В один из дней поздней осени, поехав в столицу в командировку, он появляется в семье дочери, с которой не общался с того злополучного письма об отъезде, и дает ей и зятю разрешение на эмиграцию. Ему это будет стоить работы и службы, зато молодые смогут наконец жить не по лжи (так ли это, узнать читателю не удается — только в какой-то момент внук, возможно, по авторскому недосмотру, оказывается — уже отцом семейства — опять в России).
Личного — речь уже не об авторском присутствии, а о биографии, самоцитировании и т. п.— в «Генерале и его семье» так много, что говорить об этом кажется уже даже ненужным. Сходство между генералом Бочажком и своим отцом-полковником Кибиров сам постоянно подчеркивает — впрочем, как и несходство. Можно было бы объяснить роман вместе с неоднозначностью авторской позиции желанием признаться в любви к человеку, давшему жизнь и воспитание его автору,— но, думается, не менее важно здесь нечто другое.
Родившийся и выросший в безбожной стране (по автору — так вообще в царстве сатаны), генерал Бочажок ближе всех героев этой истории подходит к христианскому идеалу — служения, верности, нетерпимости к греху — тому, что он таковым считает; а в конце — да нет, не только в конце — и милосердия.

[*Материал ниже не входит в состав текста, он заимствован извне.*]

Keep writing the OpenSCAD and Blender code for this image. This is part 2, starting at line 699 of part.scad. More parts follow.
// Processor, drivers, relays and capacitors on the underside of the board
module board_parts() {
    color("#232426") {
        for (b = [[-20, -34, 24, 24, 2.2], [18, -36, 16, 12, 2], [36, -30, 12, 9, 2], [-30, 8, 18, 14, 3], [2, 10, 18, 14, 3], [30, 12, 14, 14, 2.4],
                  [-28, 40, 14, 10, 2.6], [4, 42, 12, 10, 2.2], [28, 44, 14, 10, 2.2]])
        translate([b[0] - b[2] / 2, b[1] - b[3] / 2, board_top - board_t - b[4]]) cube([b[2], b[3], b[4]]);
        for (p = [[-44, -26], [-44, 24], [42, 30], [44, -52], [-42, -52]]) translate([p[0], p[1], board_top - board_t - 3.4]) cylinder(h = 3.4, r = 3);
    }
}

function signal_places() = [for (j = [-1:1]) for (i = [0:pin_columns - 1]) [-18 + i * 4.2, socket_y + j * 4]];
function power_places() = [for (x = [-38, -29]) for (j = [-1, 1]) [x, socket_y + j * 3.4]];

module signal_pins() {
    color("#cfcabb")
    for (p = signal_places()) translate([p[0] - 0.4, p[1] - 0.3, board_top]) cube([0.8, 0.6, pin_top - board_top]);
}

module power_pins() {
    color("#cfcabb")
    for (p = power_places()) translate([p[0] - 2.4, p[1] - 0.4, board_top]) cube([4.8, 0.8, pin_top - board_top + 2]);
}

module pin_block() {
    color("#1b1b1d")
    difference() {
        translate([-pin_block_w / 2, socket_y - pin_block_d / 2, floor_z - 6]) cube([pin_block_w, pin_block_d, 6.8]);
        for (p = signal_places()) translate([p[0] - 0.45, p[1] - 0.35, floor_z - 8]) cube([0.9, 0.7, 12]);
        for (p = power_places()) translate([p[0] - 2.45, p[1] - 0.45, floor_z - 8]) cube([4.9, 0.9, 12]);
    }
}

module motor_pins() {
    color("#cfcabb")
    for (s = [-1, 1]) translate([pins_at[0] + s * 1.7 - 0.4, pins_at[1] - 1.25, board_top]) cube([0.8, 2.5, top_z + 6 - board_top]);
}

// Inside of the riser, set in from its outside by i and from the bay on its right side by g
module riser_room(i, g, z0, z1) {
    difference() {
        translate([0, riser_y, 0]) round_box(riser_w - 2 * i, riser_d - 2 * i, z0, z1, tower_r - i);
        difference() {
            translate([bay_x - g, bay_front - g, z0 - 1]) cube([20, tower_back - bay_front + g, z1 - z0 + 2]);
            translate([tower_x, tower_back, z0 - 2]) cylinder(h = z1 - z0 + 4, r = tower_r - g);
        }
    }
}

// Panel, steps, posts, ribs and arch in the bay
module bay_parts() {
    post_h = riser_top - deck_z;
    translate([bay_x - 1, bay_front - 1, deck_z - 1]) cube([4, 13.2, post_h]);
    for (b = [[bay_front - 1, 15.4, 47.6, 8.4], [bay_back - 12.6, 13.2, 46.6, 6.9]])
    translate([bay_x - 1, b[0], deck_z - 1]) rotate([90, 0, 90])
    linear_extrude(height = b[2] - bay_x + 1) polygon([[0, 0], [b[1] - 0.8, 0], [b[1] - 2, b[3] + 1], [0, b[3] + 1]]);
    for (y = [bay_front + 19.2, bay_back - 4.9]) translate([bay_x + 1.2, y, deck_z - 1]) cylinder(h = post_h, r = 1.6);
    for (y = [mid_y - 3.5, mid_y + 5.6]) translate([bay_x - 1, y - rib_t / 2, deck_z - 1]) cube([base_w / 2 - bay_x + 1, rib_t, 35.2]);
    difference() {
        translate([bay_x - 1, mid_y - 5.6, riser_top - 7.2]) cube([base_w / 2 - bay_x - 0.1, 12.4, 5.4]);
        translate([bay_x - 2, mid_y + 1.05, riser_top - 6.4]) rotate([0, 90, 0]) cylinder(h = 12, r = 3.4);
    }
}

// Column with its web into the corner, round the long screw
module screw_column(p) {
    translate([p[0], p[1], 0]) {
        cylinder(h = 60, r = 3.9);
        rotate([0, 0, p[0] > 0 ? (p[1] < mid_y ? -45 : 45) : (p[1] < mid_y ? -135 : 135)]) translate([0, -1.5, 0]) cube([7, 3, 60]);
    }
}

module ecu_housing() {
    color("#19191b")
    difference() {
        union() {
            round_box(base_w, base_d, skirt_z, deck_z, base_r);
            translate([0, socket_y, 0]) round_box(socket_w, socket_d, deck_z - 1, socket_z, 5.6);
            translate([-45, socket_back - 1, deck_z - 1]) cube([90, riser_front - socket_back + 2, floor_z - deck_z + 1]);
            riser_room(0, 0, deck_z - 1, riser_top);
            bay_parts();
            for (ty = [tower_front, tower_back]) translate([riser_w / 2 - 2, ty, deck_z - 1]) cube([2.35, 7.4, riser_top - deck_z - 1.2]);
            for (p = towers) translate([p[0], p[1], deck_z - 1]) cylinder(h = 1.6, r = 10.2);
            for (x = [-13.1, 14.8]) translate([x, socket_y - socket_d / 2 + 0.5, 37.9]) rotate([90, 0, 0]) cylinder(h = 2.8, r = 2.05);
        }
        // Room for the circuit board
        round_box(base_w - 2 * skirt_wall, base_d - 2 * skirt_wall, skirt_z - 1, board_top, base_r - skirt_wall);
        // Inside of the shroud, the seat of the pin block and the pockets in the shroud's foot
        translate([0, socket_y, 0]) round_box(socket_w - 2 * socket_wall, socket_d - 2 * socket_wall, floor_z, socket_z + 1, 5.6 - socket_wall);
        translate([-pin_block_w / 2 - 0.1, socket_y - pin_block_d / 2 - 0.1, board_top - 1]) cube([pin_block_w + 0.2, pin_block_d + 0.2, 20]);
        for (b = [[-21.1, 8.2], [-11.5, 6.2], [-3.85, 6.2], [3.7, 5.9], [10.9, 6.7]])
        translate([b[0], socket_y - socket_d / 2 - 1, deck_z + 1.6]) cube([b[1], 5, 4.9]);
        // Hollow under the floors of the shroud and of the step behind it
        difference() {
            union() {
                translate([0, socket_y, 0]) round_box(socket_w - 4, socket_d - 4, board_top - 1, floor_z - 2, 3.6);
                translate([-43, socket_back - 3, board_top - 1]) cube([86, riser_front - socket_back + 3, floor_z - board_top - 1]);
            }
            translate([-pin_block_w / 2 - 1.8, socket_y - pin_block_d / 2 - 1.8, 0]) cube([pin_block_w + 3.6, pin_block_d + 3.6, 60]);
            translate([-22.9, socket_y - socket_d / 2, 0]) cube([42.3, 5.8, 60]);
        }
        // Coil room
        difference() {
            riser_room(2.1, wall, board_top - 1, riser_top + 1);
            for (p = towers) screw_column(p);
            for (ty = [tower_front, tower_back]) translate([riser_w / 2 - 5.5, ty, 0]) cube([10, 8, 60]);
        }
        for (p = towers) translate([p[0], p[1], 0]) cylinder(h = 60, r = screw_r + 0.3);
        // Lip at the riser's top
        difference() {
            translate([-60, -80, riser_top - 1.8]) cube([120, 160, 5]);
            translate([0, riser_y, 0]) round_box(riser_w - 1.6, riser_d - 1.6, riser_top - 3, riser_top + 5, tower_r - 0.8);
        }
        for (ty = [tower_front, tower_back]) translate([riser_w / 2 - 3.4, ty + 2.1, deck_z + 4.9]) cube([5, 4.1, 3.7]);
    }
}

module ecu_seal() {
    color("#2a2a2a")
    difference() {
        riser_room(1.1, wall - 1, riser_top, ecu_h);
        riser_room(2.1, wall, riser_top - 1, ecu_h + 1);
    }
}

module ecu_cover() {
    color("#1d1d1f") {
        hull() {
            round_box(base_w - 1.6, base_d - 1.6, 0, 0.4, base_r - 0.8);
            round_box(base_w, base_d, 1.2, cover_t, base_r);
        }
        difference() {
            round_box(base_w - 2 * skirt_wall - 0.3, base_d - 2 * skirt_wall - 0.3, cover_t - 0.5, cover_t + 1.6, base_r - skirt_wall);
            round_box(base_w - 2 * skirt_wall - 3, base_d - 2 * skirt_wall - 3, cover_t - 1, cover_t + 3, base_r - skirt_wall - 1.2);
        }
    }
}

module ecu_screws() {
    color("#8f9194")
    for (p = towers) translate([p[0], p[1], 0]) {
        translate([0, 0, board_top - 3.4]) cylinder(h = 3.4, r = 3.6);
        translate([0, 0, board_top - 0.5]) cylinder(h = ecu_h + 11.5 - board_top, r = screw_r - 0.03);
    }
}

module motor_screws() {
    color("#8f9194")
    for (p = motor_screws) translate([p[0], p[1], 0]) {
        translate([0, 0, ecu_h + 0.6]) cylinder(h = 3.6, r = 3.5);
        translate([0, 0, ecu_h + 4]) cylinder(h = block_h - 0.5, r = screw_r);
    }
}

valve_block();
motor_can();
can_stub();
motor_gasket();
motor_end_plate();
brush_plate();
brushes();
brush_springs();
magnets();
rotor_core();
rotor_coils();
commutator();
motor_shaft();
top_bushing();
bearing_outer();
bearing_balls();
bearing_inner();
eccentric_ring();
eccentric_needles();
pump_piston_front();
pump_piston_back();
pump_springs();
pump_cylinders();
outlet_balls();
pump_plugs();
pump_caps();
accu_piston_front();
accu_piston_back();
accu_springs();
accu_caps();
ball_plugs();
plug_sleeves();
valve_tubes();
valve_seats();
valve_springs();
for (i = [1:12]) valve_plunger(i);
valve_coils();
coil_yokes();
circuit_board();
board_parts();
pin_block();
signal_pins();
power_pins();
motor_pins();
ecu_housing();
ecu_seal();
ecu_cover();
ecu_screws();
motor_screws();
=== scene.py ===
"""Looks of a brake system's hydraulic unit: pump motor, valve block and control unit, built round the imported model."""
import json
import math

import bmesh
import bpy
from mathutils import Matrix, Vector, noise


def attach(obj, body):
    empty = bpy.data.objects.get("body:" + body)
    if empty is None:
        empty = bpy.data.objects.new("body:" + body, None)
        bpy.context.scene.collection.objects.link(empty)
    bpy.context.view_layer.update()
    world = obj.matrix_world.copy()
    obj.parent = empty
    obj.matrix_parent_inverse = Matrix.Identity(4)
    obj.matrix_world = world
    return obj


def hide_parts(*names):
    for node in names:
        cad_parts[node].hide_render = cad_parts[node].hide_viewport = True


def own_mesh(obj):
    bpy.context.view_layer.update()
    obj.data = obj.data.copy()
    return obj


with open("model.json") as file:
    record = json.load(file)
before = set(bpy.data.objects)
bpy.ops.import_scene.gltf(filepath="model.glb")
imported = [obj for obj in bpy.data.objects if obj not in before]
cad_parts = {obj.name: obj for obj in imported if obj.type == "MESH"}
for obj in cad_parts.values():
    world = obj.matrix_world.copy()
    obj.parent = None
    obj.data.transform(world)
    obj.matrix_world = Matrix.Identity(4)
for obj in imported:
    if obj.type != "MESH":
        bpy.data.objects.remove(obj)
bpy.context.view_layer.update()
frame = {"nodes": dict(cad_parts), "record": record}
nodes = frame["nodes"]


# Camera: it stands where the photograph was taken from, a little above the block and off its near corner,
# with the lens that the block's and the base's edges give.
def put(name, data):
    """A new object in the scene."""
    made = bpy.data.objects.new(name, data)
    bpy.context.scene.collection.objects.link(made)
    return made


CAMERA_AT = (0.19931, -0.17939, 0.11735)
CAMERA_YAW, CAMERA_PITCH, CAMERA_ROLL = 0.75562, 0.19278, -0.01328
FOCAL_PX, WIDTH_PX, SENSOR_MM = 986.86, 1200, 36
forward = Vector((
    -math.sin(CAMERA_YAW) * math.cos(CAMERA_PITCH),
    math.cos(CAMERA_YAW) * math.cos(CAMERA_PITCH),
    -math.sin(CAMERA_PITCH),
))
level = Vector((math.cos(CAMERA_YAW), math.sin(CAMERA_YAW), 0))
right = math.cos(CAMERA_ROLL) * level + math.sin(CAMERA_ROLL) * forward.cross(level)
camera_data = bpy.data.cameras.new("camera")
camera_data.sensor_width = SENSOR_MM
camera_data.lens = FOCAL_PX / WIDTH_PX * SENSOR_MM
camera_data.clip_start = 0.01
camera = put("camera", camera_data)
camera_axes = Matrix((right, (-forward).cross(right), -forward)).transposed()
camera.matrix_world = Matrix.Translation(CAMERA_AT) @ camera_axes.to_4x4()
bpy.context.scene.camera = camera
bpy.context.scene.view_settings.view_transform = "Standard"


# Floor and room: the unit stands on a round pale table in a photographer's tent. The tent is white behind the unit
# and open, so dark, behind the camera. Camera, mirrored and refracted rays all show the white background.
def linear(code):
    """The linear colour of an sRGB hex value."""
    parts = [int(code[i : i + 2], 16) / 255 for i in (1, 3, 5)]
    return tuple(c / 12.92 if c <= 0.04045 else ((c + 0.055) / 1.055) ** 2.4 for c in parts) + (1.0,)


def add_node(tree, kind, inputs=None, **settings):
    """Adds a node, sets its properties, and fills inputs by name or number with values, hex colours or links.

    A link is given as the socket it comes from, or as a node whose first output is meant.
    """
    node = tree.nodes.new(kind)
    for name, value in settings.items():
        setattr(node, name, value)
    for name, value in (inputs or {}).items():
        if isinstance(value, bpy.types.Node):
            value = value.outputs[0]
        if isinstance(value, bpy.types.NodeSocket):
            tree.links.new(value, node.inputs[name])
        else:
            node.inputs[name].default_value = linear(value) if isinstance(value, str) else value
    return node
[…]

При этом автор вполне отдает себе и читателю отчет в том, что сформировала его именно эта страна, пусть и с помощью нежно любимой им классической музыки. Как такое могло получиться? «Парадоксель»,— сказал бы генерал Бочажок. Может быть, ближе всего к разгадке этого «парадокселя» автор подходит тогда, когда сравнивает своего героя с одним из персонажей «Хроник Нарнии», говорящим: «Я не предам игрушечного мира. Я останусь с Асланом, даже если Аслана нет».

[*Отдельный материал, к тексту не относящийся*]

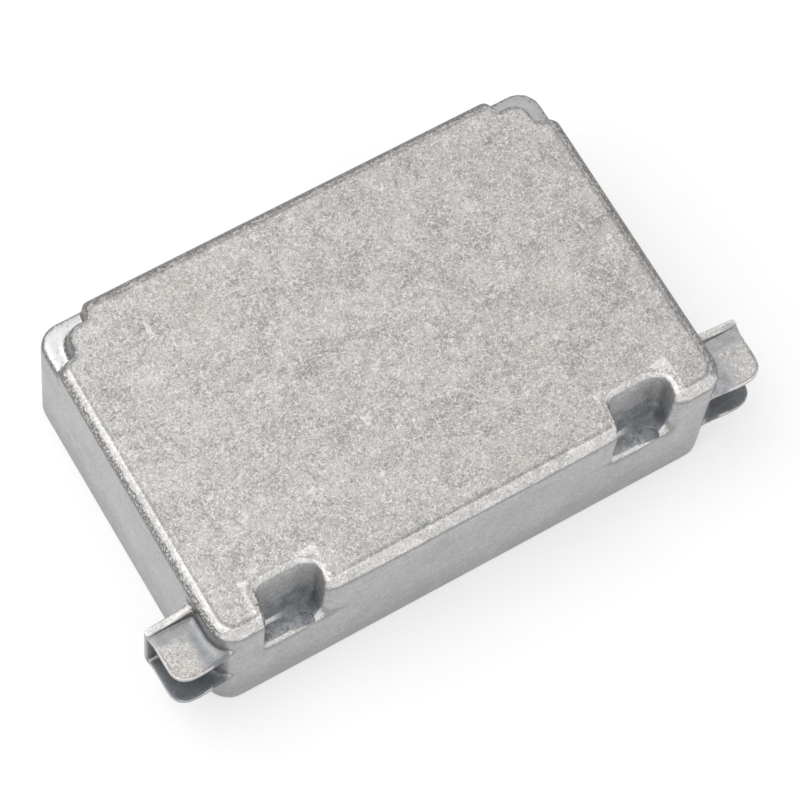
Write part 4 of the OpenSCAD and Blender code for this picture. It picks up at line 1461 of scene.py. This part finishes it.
class ControlSet(SubAssembly):
    """The control card with its chips, and the small transformer that feeds it."""

    finishes = {
        "standby_transformer": YELLOW_TAPE, "control_card": GREEN_BOARD, "control_chips": BLACK_EPOXY,
        # An optocoupler's package is moulded in white epoxy.
        "optocouplers": Finish("moulded_white_epoxy", Making.MOULDED, "C4C4BE", "DDDDD7", 0.25, 0.45),
    }


class OutputStage(SubAssembly):
    """Rectifier, choke, relay and current sensing on the battery side."""

    finishes = {
        "output_transistors": BLACK_EPOXY, "output_capacitors": DARK_SLEEVE,
        # An iron powder ring is painted, and the paint rounds its edges and shows the grain.
        "output_choke_core": Finish("painted_iron_powder", Making.DIPPED, "677F1E", "8AA434", 0.8, 0.4),
        "output_choke_winding": COPPER_WIRE,
        # A relay's case is moulded in black plastic.
        "output_relay": Finish("moulded_black_polyester", Making.MOULDED, "0C0C0E", "1B1B1E", 0.3, 0.42),
        # A sensing strip is rolled copper alloy, brown and satin.
        "sense_resistor": Finish("rolled_copper_alloy", Making.ROLLED, "70533A", "9A7853", 0.3, 0.34, 1.0),
    }


class HeatPath(SubAssembly):
    """Bars, pads and clips that lead heat from the transistors to the casting."""

    finishes = {
        "input_heat_bar": ROLLED_ALUMINIUM, "middle_heat_bar": ROLLED_ALUMINIUM,
        "output_heat_bar": ROLLED_ALUMINIUM, "heat_bar_pads": GAP_PAD,
        # Spring steel is blued: dark, with the lines of the strip it was cut from.
        "transistor_clips": Finish("blued_spring_steel", Making.ROLLED, "30333A", "555A63", 0.3, 0.35, 1.0),
    }


@dataclass
class Studio:
    """A pale floor, soft light and the camera, in metres and degrees."""

    azimuth: float = -38.7508
    elevation: float = 68.0952
    roll: float = 9.0813
    distance: float = 0.85185
    lens: float = 154.4
    shift_x: float = 0.0363
    shift_y: float = 0.0235
    floor_size: float = 4.0
    floor_colour: str = "E8E8E8"
    floor_glow: float = 0.45
    sky_light: float = 0.55
    # Each lamp's name, place, width and power in watts.
    lamps: tuple = (("overhead_lamp", (-0.4, 0.35, 1.3), 1.0, 4.2), ("left_lamp", (-1.1, -0.2, 0.9), 0.8, 1.5))

    def camera(self) -> None:
        """Places the camera where the photograph was taken from."""
        azimuth, elevation, roll = (math.radians(item) for item in (self.azimuth, self.elevation, self.roll))
        back = Vector((math.sin(azimuth) * math.cos(elevation), -math.cos(azimuth) * math.cos(elevation),
                       math.sin(elevation)))
        right = Vector((math.cos(azimuth), math.sin(azimuth), 0))
        turn = Matrix.Rotation(roll, 3, back)
        data = bpy.data.cameras.new("photo_camera")
        data.lens, data.shift_x, data.shift_y = self.lens, self.shift_x, self.shift_y
        camera = bpy.data.objects.new("photo_camera", data)
        bpy.context.scene.collection.objects.link(camera)
        axes = Matrix((turn @ right, turn @ back.cross(right), back)).transposed()
        camera.matrix_world = Matrix.Translation(back * self.distance) @ axes.to_4x4()
        bpy.context.scene.camera = camera

    def seen_directly(self, shader: Shader) -> Signal:
        """Gives 1 for rays from the camera, from gloss and through glass, and 0 for rays that carry light."""
        path = shader.add("LightPath")
        return shader.any_of(*(path.outputs[f"Is {kind} Ray"] for kind in ("Camera", "Glossy", "Transmission")))

    def floor(self) -> None:
        """Lays the floor, which glows just enough to show white round the object's shadow."""
        mesh = bmesh.new()
        bmesh.ops.create_grid(mesh, x_segments=1, y_segments=1, size=self.floor_size / 2)
        floor = add_object("floor", mesh)
        shader = Shader(bpy.data.materials.new("matt_white_paper"))
        glow = shader.add("Emission", {"Color": linear("FFFFFF"),
                                       "Strength": shader.all_of(self.seen_directly(shader), self.floor_glow)})
        paper = shader.add("BsdfDiffuse", {"Color": linear(self.floor_colour)})
        shader.add("OutputMaterial", {"Surface": shader.add("AddShader", {0: paper, 1: glow})})
        floor.data.materials.append(shader.owner)

    def world(self) -> None:
        """Surrounds the object with soft grey light that shows white to the camera."""
        world = bpy.data.worlds.new("studio")
        shader = Shader(world)
        strength = shader.add("MapRange", {"Value": self.seen_directly(shader), "To Min": self.sky_light})
        sky = shader.add("Background", {"Color": linear("FFFFFF"), "Strength": strength})
        shader.add("OutputWorld", {"Surface": sky})
        bpy.context.scene.world = world

    def build(self) -> None:
        """Sets up the whole studio, with each lamp facing the object."""
        self.floor()
        self.world()
        for name, place, size, power in self.lamps:
            data = bpy.data.lights.new(name, "AREA")
            data.shape, data.size, data.energy = "SQUARE", size, power
            lamp = bpy.data.objects.new(name, data)
            bpy.context.scene.collection.objects.link(lamp)
            lamp.matrix_world = Matrix.Translation(place) @ Vector(place).to_track_quat("Z", "Y").to_matrix().to_4x4()
        self.camera()
        bpy.context.scene.view_settings.view_transform = "Standard"


def main() -> None:
    """Builds the charger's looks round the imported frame."""
    logging.basicConfig(level=logging.INFO, format="%(name)s: %(message)s")
    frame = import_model()
    Studio().build()
    shell, hollow = HousingShell(), HousingHollow()
    for group in (Housing(shell, hollow), Closure(hollow), LeadEntries(shell, hollow), BoardSet(), InputStage(),
                  BoostStage(), Converter(), ControlSet(), OutputStage(), HeatPath()):
        group.dress(frame["nodes"])


if __name__ == "__main__":
    main()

Только кто же был Асланом для простодушного генерала? Неужели Ленин? Не Сталин же, в самом деле. Или, как говорит сам Аслан в последней книге «Хроник» (в ответ на признание героя в том, что тот всю жизнь искал ложного бога): «Если бы твое желание было не ко мне, ты не искал бы так долго и так искренне, ибо искренне ищущий всегда находит»? Да ладно, быть такого не может.